▶
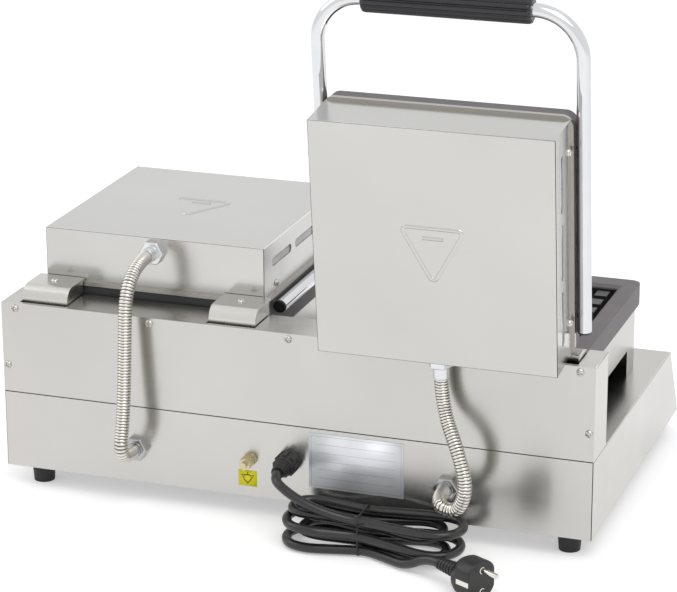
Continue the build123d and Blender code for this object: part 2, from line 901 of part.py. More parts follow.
def cord_gland():
    # Lock nut inside, flange outside and a ribbed sleeve that narrows to the cord.
    radius = cord_gland_diameter / 2
    tip = cord_diameter / 2 + 2.2
    profile = [(0, -9), (cord_gland_thread / 2, -9), (cord_gland_thread / 2, 0), (radius + 2, 0)]
    profile += [(radius + 2, 3), (radius, 4), (radius, 14)]
    rings = 4
    step = (cord_gland_length - 14) / rings
    for ring in range(rings):
        r0 = radius - (radius - tip) * ring / rings
        z0 = 14 + ring * step
        profile += [(r0 - 1.6, z0), (r0 - 1.6, z0 + step * 0.35), (r0 - 0.4, z0 + step * 0.35)]
        profile += [(r0 - 0.8, z0 + step)]
    profile += [(0, cord_gland_length)]
    face = Plane.XZ * make_face(Polyline(*profile, close=True))
    return to_back(0, rear_y, cord_gland_z) * revolve(face, Axis.Z)


# The hank lies on the floor behind the base. Its loops run along U, to the left as seen from
# the front, spread along V away from the object, and pile up along W.

def hank_point(u, v, w):
    # The lowest run lies on the tie, and the tie on the floor.
    lift = tie_thickness + running_gap + 0.1
    return Vector(hank_x - u, rear_y + hank_behind + v, lift + cord_diameter / 2 + w)


def hank_rail(run):
    # Distance of a run from the middle line: the spiral goes in, out, in and out again.
    return hank_inner + hank_pitch * abs(2 - run % 4) / 2


def hank_levels(run):
    # Layer heights at a run's start and end. Even runs past the first and before the last climb.
    first = max((run - 1) // 2, 0)
    last = min(run // 2, (hank_runs - 3) // 2)
    return first * hank_layer, last * hank_layer


def gentle_step(start, end, way):
    # Two equal arcs from start to end, both leaving along the same direction.
    offset = end - start
    along = offset.dot(way)
    side = offset - way * along
    rise = side.length
    lateral = side.normalized()
    radius = (along**2 + rise**2) / (4 * rise)
    half = math.atan2(rise, along)
    shift = way * (radius * math.sin(half)) + lateral * (radius * (1 - math.cos(half)))
    middle = (start + end) / 2
    return [
        ThreePointArc(start, start + shift, middle),
        ThreePointArc(middle, end - shift, end),
    ]


def hank_edges():
    # Even runs lie on the side away from the object and head left, odd runs come back.
    edges = []
    reach = hank_length / 2
    for run in range(hank_runs):
        way = 1 if run % 2 else -1
        rail = -way * hank_rail(run)
        low, high = hank_levels(run)
        waist = hank_point(0, rail + way * hank_waist, (low + high) / 2)
        start = hank_point(-way * reach, rail, low)
        end = hank_point(way * reach, rail, high)
        along = Vector(-way, 0, 0)
        if run > 0:
            edges += gentle_step(start, waist, along)
        edges += gentle_step(waist, end, along)
        if run < hank_runs - 1:
            after = way * hank_rail(run + 1)
            radius = abs(rail - after) / 2
            crown = hank_point(way * (reach + radius), (rail + after) / 2, high)
            edges.append(ThreePointArc(end, crown, hank_point(way * reach, after, high)))
    return edges


def hank_gap(edges):
    # Least clear distance between parts of the cord that don't follow each other closely.
    points = []
    along = 0.0
    for edge in edges:
        steps = 8
        for step in range(steps):
            points.append((along + edge.length * step / steps, edge @ (step / steps)))
        along += edge.length
    gaps = [
        (a - b).length
        for at, a in points
        for bt, b in points
        if bt - at > 4 * cord_diameter
    ]
    return min(gaps) - cord_diameter


def tube_along(path, radius):
    start = Plane(origin=path @ 0, z_dir=path % 0)
    return sweep(start * Circle(radius), path=path)


def cord_hank():
    edges = hank_edges()
    path = Wire(edges)
    print("hank length", round(path.length), "least gap to itself", round(hank_gap(edges), 2))
    return tube_along(path, cord_diameter / 2)


def cord_tie():
    # A flat band round the waist of the hank.
    skin = cord_diameter / 2 + running_gap
    outer = hank_rail(0) - hank_waist + skin
    inner = -(hank_rail(1) - hank_waist) - skin
    top = hank_levels(hank_runs - 1)[1]
    centre = hank_point(0, (outer + inner) / 2, top / 2)
    width, height = outer - inner, top + 2 * skin
    t = tie_thickness
    band = RectangleRounded(width + 2 * t, height + 2 * t, skin + t)
    band -= RectangleRounded(width, height, skin)
    plane = Plane(origin=centre, x_dir=(0, 1, 0), z_dir=(1, 0, 0))
    return extrude(plane * band, tie_width / 2, both=True)


def lead_route():
    start = Vector(0, rear_y + cord_gland_length, cord_gland_z)
    end = hank_point(-hank_length / 2, hank_rail(0), hank_levels(hank_runs - 1)[1])
    return [
        start,
        start + Vector(0, 18, 0),
        start + Vector(-9, 29, -17),
        Vector(end.X + 14, end.Y, end.Z),
        end,
    ]


def tail_route():
    start = hank_point(0, hank_rail(0) - hank_waist, 0)
    end, way = plug_entry()
    return [
        start,
        start + Vector(-9, 0, 0),
        start + Vector(-27, 8, 0),
        start + Vector(-48, 18, 0),
        end - way * 15,
        end,
    ]


def plug_entry():
    yaw = math.radians(plug_yaw)
    way = Vector(-math.cos(yaw), math.sin(yaw), 0)
    start = hank_point(0, hank_rail(0) - hank_waist, 0)
    return Vector(start.X - plug_reach, start.Y + plug_side, plug_diameter / 2 + running_gap), way


def plug_plane():
    entry, way = plug_entry()
    return Plane(origin=entry, x_dir=(0, 0, 1), z_dir=way)


def plug_body():
    profile = [(0, 0), (cord_diameter / 2 + 0.8, 0)]
    step = relief_length / relief_rings
    for ring in range(relief_rings):
        share = (ring + 1) / relief_rings
        radius = cord_diameter / 2 + 1 + (relief_diameter / 2 - cord_diameter / 2 - 1) * share
        z = ring * step
        profile += [(radius, z + step * 0.15), (radius, z + step * 0.6)]
        profile += [(radius - 1, z + step * 0.65), (radius - 1, z + step)]
    radius = plug_diameter / 2
    profile += [(radius - 7, relief_length + 3), (radius, relief_length + 11)]
    profile += [(radius, relief_length + plug_length), (0, relief_length + plug_length)]
    face = Plane.XZ * make_face(Polyline(*profile, close=True))
    body = revolve(face, Axis.Z)
    sides_cut = (plug_diameter - plug_flat) / 2
    for side in (-1, 1):
        y = side * (plug_flat / 2 + sides_cut / 2 + 0.5)
        z = relief_length + plug_length - 8
        body -= Pos(0, y, z) * Box(plug_clip_width + 4, sides_cut + 1, 30)
    end = relief_length + plug_length
    for side in (-1, 1):
        body -= Pos(side * plug_pitch / 2, 0, end) * Cylinder(plug_pin / 2 + 0.3, 16)
    return plug_plane() * body


def plug_pins():
    pins = []
    end = relief_length + plug_length
    for side in (-1, 1):
        length = plug_pin_length + 8
        pin = Cylinder(plug_pin / 2, length)
        pin = fillet(pin.edges().group_by(Axis.Z)[-1], plug_pin * 0.4)
        pins.append(plug_plane() * Pos(side * plug_pitch / 2, 0, end - 8 + length / 2) * pin)
    return solids_of(*pins)


# Assembly

def add_base():
    nodes["base_chassis"] = base_chassis()
    nodes["base_floor"] = base_floor()
    nodes["feet"], foot_screws = feet()
    nodes["hinge_housing"] = hinge_housing()
    nodes["rear_panel"] = rear_panel()
    screws = [to_back(x, rear_y, z) * pan_screw() for x, z in housing_screws()]
    nodes["body_screws"] = solids_of(foot_screws, *screws)
    nodes["hinge_brackets"] = hinge_brackets()
    nodes["terminal_block"] = terminal_block()
    nodes["bonding_terminal"] = bonding_terminal()
    nodes["cord_gland"] = cord_gland()
    places = control_places(thermostat_offset) + control_places(timer_offset)
    nodes["control_bodies"] = solids_of(*[place * rotary_body() for place in places])
    switches = [place * switch_body() for place in control_places(switch_offset)]
    nodes["switch_bodies"] = solids_of(*switches)
    lamps = [place * pilot_lamp() for place in control_places(lamp_offset)]
    nodes["pilot_lamps"] = solids_of(*lamps)


def add_station(name, side, upper, lower, lid_pieces):
    x = side * station_x
    nodes[f"{name}_lower_skirt"] = Pos(x, 0, 0) * lower_skirt()
    plate_z = seam_z - running_gap - lower_plate_height
    nodes[f"{name}_lower_plate"] = Pos(x, plate_mid_y, plate_z) * lower
    heater_z = plate_z - element_gap - element_diameter / 2
    nodes[f"{name}_lower_element"] = Pos(x, 0, 0) * element(heater_z)
    nodes[f"{name}_hinge_pin"] = hinge_pin(side)
    nodes[f"{name}_base_gland"] = base_gland(side)
    nodes[f"{name}_conduit"] = conduit(side)
    nodes[f"{name}_thermostat_knob"] = control_knob(panel_place(x + thermostat_offset))
    nodes[f"{name}_timer_knob"] = control_knob(panel_place(x + timer_offset))
    nodes[f"{name}_rocker"] = rocker(panel_place(x + switch_offset))
    cast = Pos(0, plate_mid_y, seam_z + upper_plate_height) * Rot(0, 180, 0) * upper
    edge = plate_width / 2 + 1
    cast = drill_arms(cast, screw_shank / 2 + running_gap, arm_screw_length, edge)
    pieces = {"upper_plate": cast, **lid_pieces}
    for piece, shape in pieces.items():
        nodes[f"{name}_{piece}"] = open_lid(Pos(x, 0, 0) * shape, side)


def add_cord():
    nodes["cord_lead"] = tube_along(smooth_path("lead", lead_route()), cord_diameter / 2)
    nodes["cord_hank"] = cord_hank()
    nodes["cord_tail"] = tube_along(smooth_path("tail", tail_route()), cord_diameter / 2)
    nodes["cord_tie"] = cord_tie()
    nodes["plug"] = plug_body()
    nodes["plug_pins"] = plug_pins()


def lid_parts():
    straps = [hinge_strap(x) for x in (-strap_offset, strap_offset)]
    knuckles = [hinge_knuckle(x) for x in (-strap_offset, strap_offset)]
    heater_z = seam_z + upper_plate_height + element_gap + element_diameter / 2
    return {
        "upper_element": element(heater_z),
        "lid_frame": lid_frame(),
        "lid_cover": lid_cover(),
        "lid_screws": solids_of(lid_screws(), handle_screws()),
        "lid_gland": lid_gland(),
        "hinge_straps": solids_of(*straps),
        "hinge_knuckles": solids_of(*knuckles),
        "handle_tube": handle_tube(),
        "handle_grip": handle_grip(),
        "handle_plugs": end_plugs(),
    }


def write_parts():
    os.makedirs("parts", exist_ok=True)
    for name, shape in nodes.items():
        export_step(shape, f"parts/{name}.step")


add_base()
lower_casting = waffle_plate(lower_plate_height, lower_cavity)
upper_casting = waffle_plate(upper_plate_height, upper_cavity)
lid_pieces = lid_parts()
for side_name, side_sign in sides.items():
    add_station(side_name, side_sign, upper_casting, lower_casting, lid_pieces)
add_cord()
write_parts()
print(len(nodes), "nodes")
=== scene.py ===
import json
import math
import bmesh
import bpy
from mathutils import Matrix, Vector

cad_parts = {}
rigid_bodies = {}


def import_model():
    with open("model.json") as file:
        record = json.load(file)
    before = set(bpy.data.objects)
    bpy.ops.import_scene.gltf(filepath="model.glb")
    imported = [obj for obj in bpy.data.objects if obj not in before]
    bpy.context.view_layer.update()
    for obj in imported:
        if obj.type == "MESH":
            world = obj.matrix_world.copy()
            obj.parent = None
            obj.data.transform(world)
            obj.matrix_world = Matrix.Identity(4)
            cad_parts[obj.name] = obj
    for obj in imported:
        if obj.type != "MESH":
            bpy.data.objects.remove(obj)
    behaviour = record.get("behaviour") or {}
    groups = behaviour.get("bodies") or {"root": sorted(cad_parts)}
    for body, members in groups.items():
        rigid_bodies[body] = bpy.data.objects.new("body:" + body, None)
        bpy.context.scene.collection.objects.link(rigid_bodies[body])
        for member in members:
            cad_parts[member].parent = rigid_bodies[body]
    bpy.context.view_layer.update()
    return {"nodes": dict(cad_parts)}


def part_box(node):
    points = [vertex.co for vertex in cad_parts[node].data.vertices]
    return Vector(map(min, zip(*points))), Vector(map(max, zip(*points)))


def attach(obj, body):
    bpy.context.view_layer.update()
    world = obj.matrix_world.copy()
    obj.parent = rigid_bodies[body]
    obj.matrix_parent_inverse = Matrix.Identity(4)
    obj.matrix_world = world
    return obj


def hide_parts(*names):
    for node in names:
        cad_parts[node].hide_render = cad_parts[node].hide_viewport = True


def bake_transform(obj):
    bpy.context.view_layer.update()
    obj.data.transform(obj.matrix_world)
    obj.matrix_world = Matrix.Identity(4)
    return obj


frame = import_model()
nodes = frame["nodes"]
print("frame loaded,", len(nodes), "nodes")

# Stations: the right lid is shut, the left one stands open.
station = {"x": 0.1455, "hingeY": 0.1175, "hingeZ": 0.170, "openAngle": 96.7}
sides = {"left": -1, "right": 1}
rearY = 0.150  # outer face of the rear wall


def openLid():
    # Turns a point of the shut lid to where the left lid stands.
    pivot = Vector((0, station["hingeY"], station["hingeZ"]))
    turn = Matrix.Rotation(math.radians(-station["openAngle"]), 4, "X")
    return Matrix.Translation(pivot) @ turn @ Matrix.Translation(-pivot)


def middleOf(side):
    return sides[side] * station["x"]


def lidPlace(side):
    # From a lid drawn shut about X = 0 to its own station.
    shift = Matrix.Translation((middleOf(side), 0, 0))
    return shift @ openLid() if side == "left" else shift


def addObject(name, data):
    # A new object in the scene.
    obj = bpy.data.objects.new(name, data)
    bpy.context.scene.collection.objects.link(obj)
    return obj


def boxOf(node):
    return [Vector(corner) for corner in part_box(node)]


def plainMesh(obj):
    # The evaluated object as a plain mesh.
    depsgraph = bpy.context.evaluated_depsgraph_get()
    depsgraph.update()
    return bpy.data.meshes.new_from_object(obj.evaluated_get(depsgraph))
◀
Work required:
Extract the run of lines that opens with the line containing "lower_casting = waffle_plate(lower_plate_height, lower_cavity)" and closes with the line containing "before = set(bpy.data.objects)"; reproduce it exactly and add nothing.

The solution:
lower_casting = waffle_plate(lower_plate_height, lower_cavity)
upper_casting = waffle_plate(upper_plate_height, upper_cavity)
lid_pieces = lid_parts()
for side_name, side_sign in sides.items():
    add_station(side_name, side_sign, upper_casting, lower_casting, lid_pieces)
add_cord()
write_parts()
print(len(nodes), "nodes")
=== scene.py ===
import json
import math
import bmesh
import bpy
from mathutils import Matrix, Vector

cad_parts = {}
rigid_bodies = {}


def import_model():
    with open("model.json") as file:
        record = json.load(file)
    before = set(bpy.data.objects)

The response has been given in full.